Today, more than ever, disaster recovery (DR) – also called ‘business continuity planning’ – is a vital layer of protection for many organizations. However, a surprisingly large number of organizations do not have the proper plan in place to protect important IT infrastructure, applications or software.

In the past, the most common reasons cited by businesses for not protecting important data with disaster recovery services are because of cost, complexity and unreliability—making it unsuitable for all but the most mission-critical, enterprise applications. However, with emergence of strong proven cloud environments, this is no longer the case.

Classify Your Data and Systems

It’s important from the beginning to go through the exercise of classifying your IT systems into categories of importance. It’s up to you to determine the importance of systems as not all organization will be the same.

’Class A’: Mission critical system and data, should be classified as ’Class A’ meaning the most important and critical to your day to day business. Common examples are Email, BES, Domain Controllers, production code servers, etc.

‘Class B’: is still important, but something you can safely live without for a little while. Example: SharePoint servers, file servers, EFSS servers, video conferencing servers

‘Class C’: Data that needs to be stored purely for legalities or regulations, usually for several years

‘Class D’: Systems that do not require backups or protection

Set RTO and RPO for Each Data Classifications

Recovery Point Objective (RPO) and Recovery Time Objective (RTO) are one of the most important variables of a disaster recovery plan. These objectives guide the business case to choose a optimal data backup plan.

Recovery Point Objective (RPO): Up to what point in time could the Business Process’s recovery proceed tolerably given the volume of data lost during that interval? Or, what is the largest amount of ‘work’ that we can tolerate loosing? If a backup is performed daily at 6pm, your RPO would be 24 hours (24 hours maximum loss).

Recovery Time Objective (RTO): How long can you tolerate your systems to be down for? Or, the duration of time which a business process must be restored after a disaster in order to avoid unacceptable consequences associated with a break in continuity.

Once you’ve assigned your systems to the classifications above, you need to set a desired RTO and RPO for each.

Typically we have seen these scenarios, although your business is most likely different:

’Class A’: Active/Active failover, 1 second RTO and 1 second RPO. Servers and systems are replicated offsite in real-time, so if you experience issues within your primary environment – everything automatically fails over to the secondary environment with no downtime or data loss.

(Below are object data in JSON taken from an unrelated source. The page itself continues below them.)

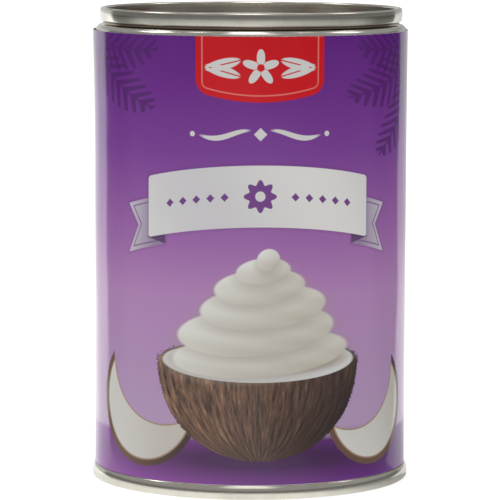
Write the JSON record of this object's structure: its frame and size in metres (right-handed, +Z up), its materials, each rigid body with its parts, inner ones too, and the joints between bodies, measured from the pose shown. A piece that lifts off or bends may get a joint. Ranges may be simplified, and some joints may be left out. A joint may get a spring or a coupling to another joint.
{
  "type": "coconut cream can",
  "caption": "Shut round food can with a necked-in top, double-seamed beaded ends and a glossy printed paper label, filled with coconut cream.",
  "frame": {"origin": "on the can's axis at the floor, the centre of the ring that the bottom seam stands on", "axes": "+Z up the can's axis, -Y to the front of the label, +Y to the label's glued lap, +X to the right seen from the front"},
  "size_m": [0.0746, 0.0746, 0.1104],
  "materials": {
    "tinplate_wall": "bright tinplate, lightly satin",
    "tinplate_end": "satin tinplate with a thin clear lacquer",
    "label_paper": "gloss-varnished printed paper in purple, red and off-white"
  },
  "bodies": {
    "root": {"can_body": "tinplate_wall", "top_end": "tinplate_end", "bottom_end": "tinplate_end", "label": "label_paper"}
  },
  "joints": []
}
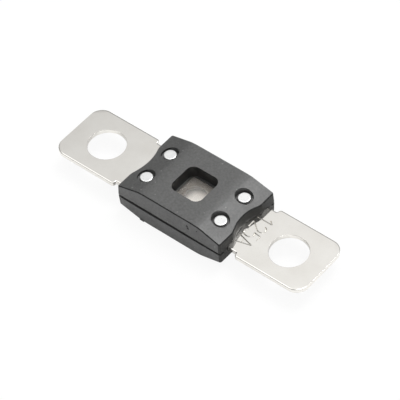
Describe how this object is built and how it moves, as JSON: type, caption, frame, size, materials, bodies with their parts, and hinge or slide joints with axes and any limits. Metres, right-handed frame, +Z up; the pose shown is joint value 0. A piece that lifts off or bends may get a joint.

‘Class B’: 24 hour RPO, 4 hour RTO. Data and systems are backed up daily using common backup platforms. The RTO and RTO verifies here from 12/2 or 48/8

‘Class C’: Historically, achieved via tape backups. However the cloud has opened up new and affordable opportunities for long term data retention.

‘Class D’: Systems that do not require significant backups or protection

Choose a Vendor

Now that you’ve set the correct expectations, you can begin looking at vendors. More than likely, you’ll want 2; the actual backup software or ‘platform’ and the data destination host or ‘cloud’. You can read more about selecting a cloud vendor here.

Choosing a backup platform vendor can be tough, and there are too many options to discuss here. However, we at SCC have experience in most of them. If you’re not sure about a specific platform, ask us about it in the chat window on the left side of your screen, we’re always happy to help and answer your questions.


So you’ve now set the correct expectations, you’ve found great vendors that you trust, and you’ve successfully protected your applications, systems, and data. This is where most CIO’s and IT managers lose focus… DR testing requires an ‘honest look’ at your infrastructure.

We recommend Class A and B testing at least once a year. Schedule around the same time as your yearly fire alarm systems test.